Start of PROVIDED ENTRIES

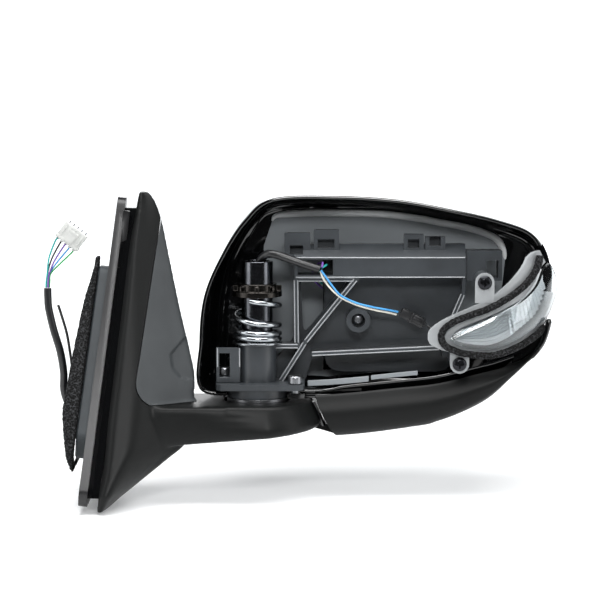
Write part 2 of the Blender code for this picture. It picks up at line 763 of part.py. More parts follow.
def buildFrame():
    H = headPoint
    outline = [(104, -23.5), (134, -23.5), H(140, -4), H(222.7, 0), H(239, 36), H(239, 61), H(126.8, 61), H(126.8, 7),
               (112, -11)]
    window = [H(131.5, 45), H(163.5, 45), H(133.2, 8.5)]
    frame = flat("head_frame", [rounded(outline, 3, 3), rounded(window, 2.5, 3)], frameThick,
                 facingY(frameY + frameThick / 2), "nylon")
    floorLow = frameFloorTop - frameFloorThick
    floor = rounded([(76, -20), (134, -20), (134, 20), (112, 26), (94, 26), (76, 18)], 8)
    join(frame, flat("frame_floor", [floor], frameFloorThick, facingZ((frameFloorTop + floorLow) / 2)))
    seatLow = footTop - 0.9 + 2 * gap + detentThick
    join(frame, cylinder("frame_seat", (pivotX, 0, seatLow), (pivotX, 0, frameFloorTop), detentRadius - 0.5, sides=28))
    join(frame, cylinder("frame_hub", (pivotX, 0, frameFloorTop - 2), (pivotX, 0, hubTop), hubRadius, sides=28))
    back = frameY + 1.0
    ribs = [("rib_post", H(128.4, 48), (129.8, 4.0)), ("rib_top", H(128.4, 46.6), H(169, 46.6)),
            ("rib_slope", H(167.6, 47), H(134.5, 5.5)), ("rib_low", H(134.5, 5.5), (118, -21)),
            ("rib_ledge", H(139, -2.5), H(222.7, 1.5)), ("rib_cross", (111.5, 2.6), (130.5, 2.6)),
            ("rib_end", H(238, 38), H(222.7, 1.5)), ("rib_side", H(238, 61), H(238, 38))]
    for name, start, end in ribs:
        join(frame, bar(name, start, end, back))
    beamLow, beamHigh = headZ(48), headZ(61)
    section = [(-4, beamLow), (-4, beamHigh), (6, beamHigh + 8), (frameY + 0.8, beamHigh + 8), (frameY + 0.8, beamLow)]
    left, right = headX(127.3), headX(239.3)
    join(frame, loft("frame_beam", [[(x, y, z) for y, z in section] for x in (left, right)]))
    for name, x, low, high, wide in (("clip_a", 120.5, 58, 76.6, 17), ("clip_b", 140, 62, 78.6, 16.5),
                                     ("clip_c", 199, 62, 75.7, 13), ("clip_d", 213, 64, 74, 13)):
        start = headX(x)
        if name == "clip_a":
            start = headX(127.3) - 6.5
        join(frame, box(name, (start, 1.5, headZ(low)), (start + wide, 8.5, headZ(high))))
    screwX, screwZ = H(169.2, 19.3)
    join(frame, cylinder("frame_boss", (screwX, ribFront + 2, screwZ), (screwX, frameY + 1, screwZ), 7.9))
    cut(frame, cylinder("boss_bore", (screwX, ribFront - 4, screwZ), (screwX, 6.0, screwZ), 4.6))
    cut(frame, cylinder("boss_thread", (screwX, 0, screwZ), (screwX, 30, screwZ), 2.3, sides=16))
    # the lower of the two posts that carry the lamp
    px, pz = H(*lampScrews[1][1:])
    join(frame, lampPost("lower", px, pz, frameY + 1))
    webLeft = headX(lampScrews[1][1] - 9)
    join(frame, box("lamp_post_web", (webLeft, frameY - 6, pz), (px + 2, frameY + 2.5, headZ(6))))
    cut(frame, lampPostHole("lower", px, pz))
    low, high = headZ(49.5), headZ(59.5)
    cut(frame, box("beam_window", (headX(129.5), -20, low), (headX(129.5) + 23, 40, high)))
    for name, x, y in boltPlaces:
        cut(frame, cylinder("frame_bolt_hole_" + name, (x, y, -40), (x, y, -10), 2.8, sides=16))
    cut(frame, cylinder("frame_hub_bore", (pivotX, 0, -50), (pivotX, 0, 40), postRadius + fit, sides=28))
    return frame


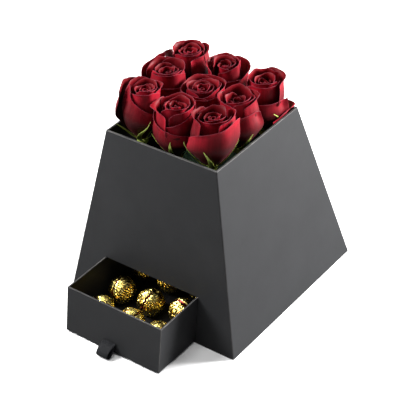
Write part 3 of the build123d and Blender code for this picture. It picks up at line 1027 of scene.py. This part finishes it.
def thorned_stem(low, high, seed):
    """A stem that is cut slantwise at its foot, with a few thorns."""
    draw = random.Random(seed)
    foot = centre(low, high)
    radius, height = (high.x - low.x) / 2, high.z - low.z
    middle = foot + Vector((0, 0, height / 2))
    nothing()
    bpy.ops.mesh.primitive_cylinder_add(vertices=14, radius=radius, depth=height, location=middle)
    stem = bpy.context.object
    bpy.ops.object.transform_apply(location=True, rotation=False, scale=False)
    bpy.ops.object.mode_set(mode="EDIT")
    bpy.ops.mesh.select_all(action="SELECT")
    cut = foot + Vector((0, 0, radius))
    bpy.ops.mesh.bisect(plane_co=cut, plane_no=(0, 0.7, 0.7), use_fill=True, clear_inner=True)
    bpy.ops.object.mode_set(mode="OBJECT")
    pieces = [stem]
    for _ in range(3):
        level = foot.z + height * draw.uniform(0.62, 0.92)
        angle = draw.uniform(0, 2 * math.pi)
        out = Vector((math.cos(angle), math.sin(angle), 0.25))
        nothing()
        bpy.ops.mesh.primitive_cone_add(vertices=8, radius1=1.1 * MM, radius2=0.08 * MM, depth=3.4 * MM)
        thorn = bpy.context.object
        at = Vector((foot.x, foot.y, level)) + out * (radius + 1.1 * MM)
        thorn.data.transform(Matrix.Translation(at) @ out.to_track_quat("Z", "Y").to_matrix().to_4x4())
        pieces.append(thorn)
    stem = joined(pieces)
    only(stem)
    bpy.ops.object.shade_smooth_by_angle(angle=math.radians(40))
    return stem


class FLOWERBOX_OT_stems(bpy.types.Operator):
    """Models the stems that stand in the foam"""

    bl_idname = "flowerbox.stems"
    bl_label = "Stems"

    def execute(self, context):
        material = green_material("Green stems", look("rose").stem, 0.42)
        for number in range(1, len(ROSES) + 1):
            node = f"rose_stem_{number}"
            stem = thorned_stem(*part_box(node), 70 + number)
            finish_piece(stem, f"stem_{number}", material, "arrangement", node)
        return {"FINISHED"}


# --- Stage ----------------------------------------------------------------------------------------
CAMERA_TURN = math.radians(39.2)  # from the front, towards the right wall
CAMERA_RISE = math.radians(35.6)
CAMERA_ROLL = math.radians(-3.7)
AIM = Vector((-0.0063, -0.0047, 0.0936))  # the point that the camera looks at
FLOOR_SIZE = 12
FADE_START, FADE_END = 0.6, 1.7  # where the floor, as the camera sees it, turns into plain white
AMBIENT = 0.12  # strength of the pale room, except where the camera looks at it
LIGHTS = {  # power in watts, side in metres, place, and the point that it faces
    "right softbox": (158.0, 0.6, (1.08, 1.26, 0.74), (0.07, 0.0, 0.2)),
    "left softbox": (10.5, 0.35, (-0.48, -0.36, 0.55), (-0.07, -0.07, 0.25)),
    "top softbox": (28.0, 1.6, (0.0, -0.3, 2.5), (0.0, -0.2, 0.0)),
}


def area_light(name, power, size, place, aim):
    """A soft, white, square light that faces a point."""
    nothing()
    bpy.ops.object.light_add(type="AREA", location=place)
    light = bpy.context.object
    light.name = name
    light.data.energy = power
    light.data.shape = "SQUARE"
    light.data.size = size
    light.rotation_euler = (Vector(aim) - Vector(place)).to_track_quat("-Z", "Y").to_euler()


class FLOWERBOX_OT_stage(bpy.types.Operator):
    """Adds the pale floor, the soft lights and the camera"""

    bl_idname = "flowerbox.stage"
    bl_label = "Floor, lights and camera"

    def execute(self, context):
        settings = look("stage")
        nothing()
        bpy.ops.mesh.primitive_plane_add(size=FLOOR_SIZE, location=(0, 0, 0))
        floor = bpy.context.object
        floor.name = "floor"
        material, tree, shader, vector = new_material("Pale floor")
        seen = add(tree, "ShaderNodeLightPath").outputs["Is Camera Ray"]
        away = add(tree, "ShaderNodeVectorMath", {0: vector}, operation="LENGTH").outputs["Value"]
        far = maths(tree, "MULTIPLY", ramp(tree, away, FADE_START, FADE_END), seen)
        dim = tuple(settings.bounce * c for c in settings.floor)
        connect(
            tree,
            shader,
            Base_Color=mixed(tree, seen, dim, tuple(settings.floor)),
            Emission_Color=mixed(tree, far, (0.0, 0.0, 0.0), (1.0, 1.0, 1.0)),
            Emission_Strength=1.0,
            Roughness=0.9,
        )
        floor.data.materials.append(material)

        world = bpy.data.worlds.new("Pale room")
        world.use_nodes = True
        sky = world.node_tree.nodes["Background"]
        sky.inputs["Color"].default_value = (1.0, 1.0, 1.0, 1.0)
        seen = add(world.node_tree, "ShaderNodeLightPath").outputs["Is Camera Ray"]
        put(world.node_tree, sky.inputs["Strength"], maths(world.node_tree, "MAXIMUM", seen, AMBIENT))
        context.scene.world = world
        for name, numbers in LIGHTS.items():
            area_light(name, *numbers)

        level = math.cos(CAMERA_RISE)
        towards = (math.sin(CAMERA_TURN) * level, -math.cos(CAMERA_TURN) * level, math.sin(CAMERA_RISE))
        back = Vector(towards)
        nothing()
        bpy.ops.object.camera_add(location=AIM + back * settings.distance)
        camera = bpy.context.object
        camera.rotation_mode = "QUATERNION"
        upright = (-back).to_track_quat("-Z", "Y").to_matrix()
        camera.rotation_quaternion = (upright @ Matrix.Rotation(CAMERA_ROLL, 3, "Z")).to_quaternion()
        camera.data.lens = settings.lens / MM
        camera.data.sensor_width = 36
        context.scene.camera = camera
        context.scene.view_settings.view_transform = "Standard"
        return {"FINISHED"}


# --- Panel and start ------------------------------------------------------------------------------
OPERATORS = (
    FLOWERBOX_OT_boards,
    FLOWERBOX_OT_ribbon,
    FLOWERBOX_OT_chocolates,
    FLOWERBOX_OT_foam,
    FLOWERBOX_OT_roses,
    FLOWERBOX_OT_calyxes,
    FLOWERBOX_OT_stems,
    FLOWERBOX_OT_stage,
)
LOOKS = {"box": BoxLook, "rose": RoseLook, "chocolate": ChocolateLook, "stage": StageLook}


class FLOWERBOX_PT_panel(bpy.types.Panel):
    """Lists the steps and their settings"""

    bl_label = "Flower box"
    bl_idname = "FLOWERBOX_PT_panel"
    bl_space_type = "VIEW_3D"
    bl_region_type = "UI"
    bl_category = "Flower box"

    def draw(self, context):
        for name, kind in LOOKS.items():
            part = self.layout.box()
            part.label(text=kind.__doc__)
            for key in kind.__annotations__:
                part.prop(look(name), key)
        for operator in OPERATORS:
            self.layout.operator(operator.bl_idname)


def register():
    """Registers the classes and gives the scene its settings."""
    for cls in (*LOOKS.values(), *OPERATORS, FLOWERBOX_PT_panel):
        bpy.utils.register_class(cls)
    for name, kind in LOOKS.items():
        setattr(bpy.types.Scene, "flower_box_" + name, bpy.props.PointerProperty(type=kind))


def unregister():
    """Takes the settings and the classes away again."""
    for name in LOOKS:
        delattr(bpy.types.Scene, "flower_box_" + name)
    for cls in reversed((*LOOKS.values(), *OPERATORS, FLOWERBOX_PT_panel)):
        bpy.utils.unregister_class(cls)


def main():
    """Builds every piece and the stage."""
    register()
    bpy.ops.flowerbox.boards()
    bpy.ops.flowerbox.ribbon()
    bpy.ops.flowerbox.chocolates()
    bpy.ops.flowerbox.foam()
    bpy.ops.flowerbox.roses()
    bpy.ops.flowerbox.calyxes()
    bpy.ops.flowerbox.stems()
    bpy.ops.flowerbox.stage()


if __name__ == "__main__":
    main()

End of PROVIDED ENTRIES

| SET TASK |
Pull every line containing "code" out of the records.

| EXPECTED ANSWER |
Write part 2 of the Blender code for this picture. It picks up at line 763 of part.py. More parts follow.
Write part 3 of the build123d and Blender code for this picture. It picks up at line 1027 of scene.py. This part finishes it.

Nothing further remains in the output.